Analysis of the deformation data suggest that rocks from the detachment fault surface are extensively overprinted by brittle deformation (dredges 13, 14, 15, 17, 18, 24 and Jason dive 116), whereas those from fault scarps cutting the detachment fault appear to show less brittle deformation (dredges 4, 5 and Jason dives 112, 113 and 114), suggesting that the semibrittle and brittle shear zones associated with the detachment fault are concentrated in the first 10-100 metres below the surface. This result is consistent with Schroeder and John’s (2004) analysis of the Atlantis Massif detachment fault. However, we cannot constrain the thickness of the high temperature, crystal plastic zone of deformation. The rare occurrence of both deformed (dredge 13, Jason dive 116) and undeformed diabase within the detachment fault zone (Jason dive 116) suggests that detachment faulting was at least partly coeval with ridge magmatism.
ii) The southern wall of the Kane Fracture Zone: Dredges 9, 11 and 12 recovered non-volcanic crustal rocks from the northern flank of the Babel dome, on the southern wall of the Kane Fracture Zone. Dredge 9 recovered gabbros and diabases which had no deformation and are presumed to have come from beneath the detachment fault. Dredge 11 recovered an amphibolite facies proto-mylonitic gabbro with a static greenschist facies overprint. Dredge 12 recovered rocks with a weaker crystal plastic deformation and a stronger brittle deformation overprint than those from dredge 11. These rocks are presumed to be part of the detachment fault forming the upper surface of the Babel dome.
iii) Adam and Eve Knolls, south of 23o 25’N: Adam’s Knoll was the subject of a concentrated dredge and dive program.

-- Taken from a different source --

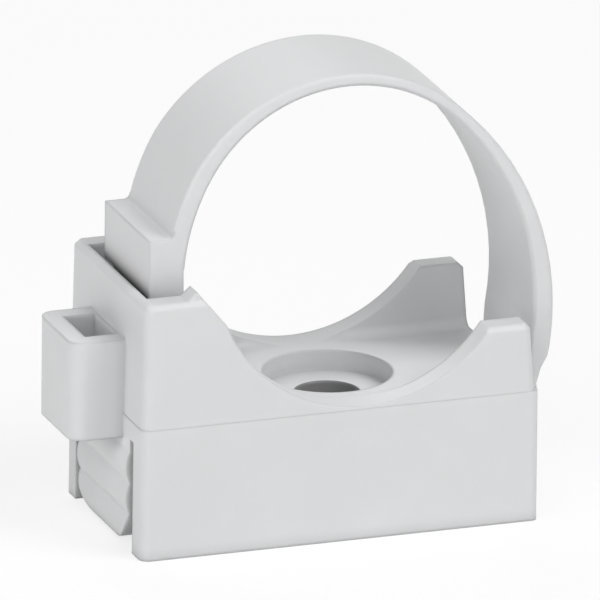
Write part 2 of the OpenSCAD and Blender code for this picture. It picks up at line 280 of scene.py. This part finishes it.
def softbox(name, location, size, power):
    data = bpy.data.lights.new(name, "AREA")
    data.shape = "RECTANGLE"
    data.size, data.size_y = size
    data.energy = power
    made = bpy.data.objects.new(name, data)
    made.location = location
    aim = Vector(LAMP_TARGET) - Vector(location)
    made.rotation_mode = "QUATERNION"
    made.rotation_quaternion = aim.to_track_quat("-Z", "Y")
    bpy.context.scene.collection.objects.link(made)


def white_world():
    """Soft light from all round, seen as plain white."""
    world = bpy.data.worlds.new("studio")
    finish = Finish(world)
    soft = {"Color": opaque(AMBIENT_COLOUR), "Strength": AMBIENT}
    ambient = finish.node("ShaderNodeBackground", None, soft)
    white = finish.node("ShaderNodeBackground", None, {"Color": opaque(SEEN_WHITE)})
    finish.node("ShaderNodeOutputWorld", None, {"Surface": finish.shown_as(white, ambient)})
    bpy.context.scene.world = world


def white_floor():
    """Pale floor that looks white and still takes the part's shadow."""
    bpy.ops.mesh.primitive_plane_add(size=FLOOR_SIZE, location=(0, 0, cad_box[0].z - FLOOR_GAP))
    floor = bpy.context.object
    floor.name = "studio_floor"
    material = bpy.data.materials.new("floor_white")
    finish = Finish(material)
    specks = finish.noise(finish.place(), *FLOOR_SPECKS)
    tone = finish.mix(specks, scaled(FLOOR_WHITE, FLOOR_SPECK_SHADE), FLOOR_WHITE)
    values = {"Base Color": tone, "Roughness": FLOOR_ROUGHNESS}
    lit = finish.node("ShaderNodeBsdfPrincipled", None, values)
    glow = {
        "Base Color": opaque(scaled(FLOOR_WHITE, SHADOW_SHARE)),
        "Roughness": 1.0,
        "Specular IOR Level": 0.0,
        "Emission Color": opaque(SEEN_WHITE),
        "Emission Strength": FLOOR_GLOW,
    }
    white = finish.node("ShaderNodeBsdfPrincipled", None, glow)
    finish.node("ShaderNodeOutputMaterial", None, {"Surface": finish.shown_as(white, lit)})
    floor.data.materials.append(material)


camera()
white_world()
white_floor()
for name, lamp in LAMPS.items():
    softbox(name, *lamp)

plastics = {
    "saddle_base": moulded_plastic("base_plastic", SCREW_HOLE_RADIUS),
    "strap": moulded_plastic("strap_plastic"),
}
for name, plastic in plastics.items():
    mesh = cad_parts[name].data
    mesh.materials.clear()
    mesh.materials.append(plastic)

bpy.context.scene.view_settings.view_transform = "Standard"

Dredges 26 and 28, on the eastern flank of the knoll, recovered diabases, which dominantly exhibit sub- and greenschist facies brittle deformation, undeformed, but highly weathered peridotites, and mylonitic gabbros with a greenschist facies brittle overprint. These dredges may have recovered rocks from the surface of a detachment fault, with the dominant brittle deformation indicating the close proximity of the fault to the breakaway. Dredges 25 and 27 and Jason dive 117 sampled a suspected west dipping fault scarp, which cuts the detachment fault. The recovered rocks are dominantly primitive gabbros and troctolites cross-cut by diabsae dikes. Deformation in these rocks is relatively rare, however high temperature gabbro mylonites were recovered from the dive and both dredges, and there is little evidence for a significant low temperature brittle overprint. Data from both slopes of Adam’s Knoll are consistent with a model of relatively thin detachment related brittle deformation.
iv) Pillow Basalts: Pillow basalts are common over much of the region. They are found both on the detachment surface (Jason dive 116) and covering fault scarps which cut the Cain dome (dredges 1, 2, 6, 8, 20). The pillow basalts are essentially undeformed and unaltered. There are only two samples which show deformation of the basalts by the detachment fault (Jason dive 116, Jason dive 117).

References
Schroeder, T., B. and John, B.E., 2004, Strain localization on an oceanic detachment fault system,

Atlantis Massif, 30°N, Mid-Atlantic Ridge; G3, v. 5, no.11, doi:10.1029/2004GC000728.


Figure Caption
Figure 1. Map showing style of deformation, dredge locations and dive tracks in the survey area. Pie diagrams indicate the relative amount of crystal plastic (red) and brittle (blue) deformation in all non volcanic rocks. White areas indicate undeformed rocks. Red pie charts exclude perdidotites with a crystal plastic deformation grade of less than 2.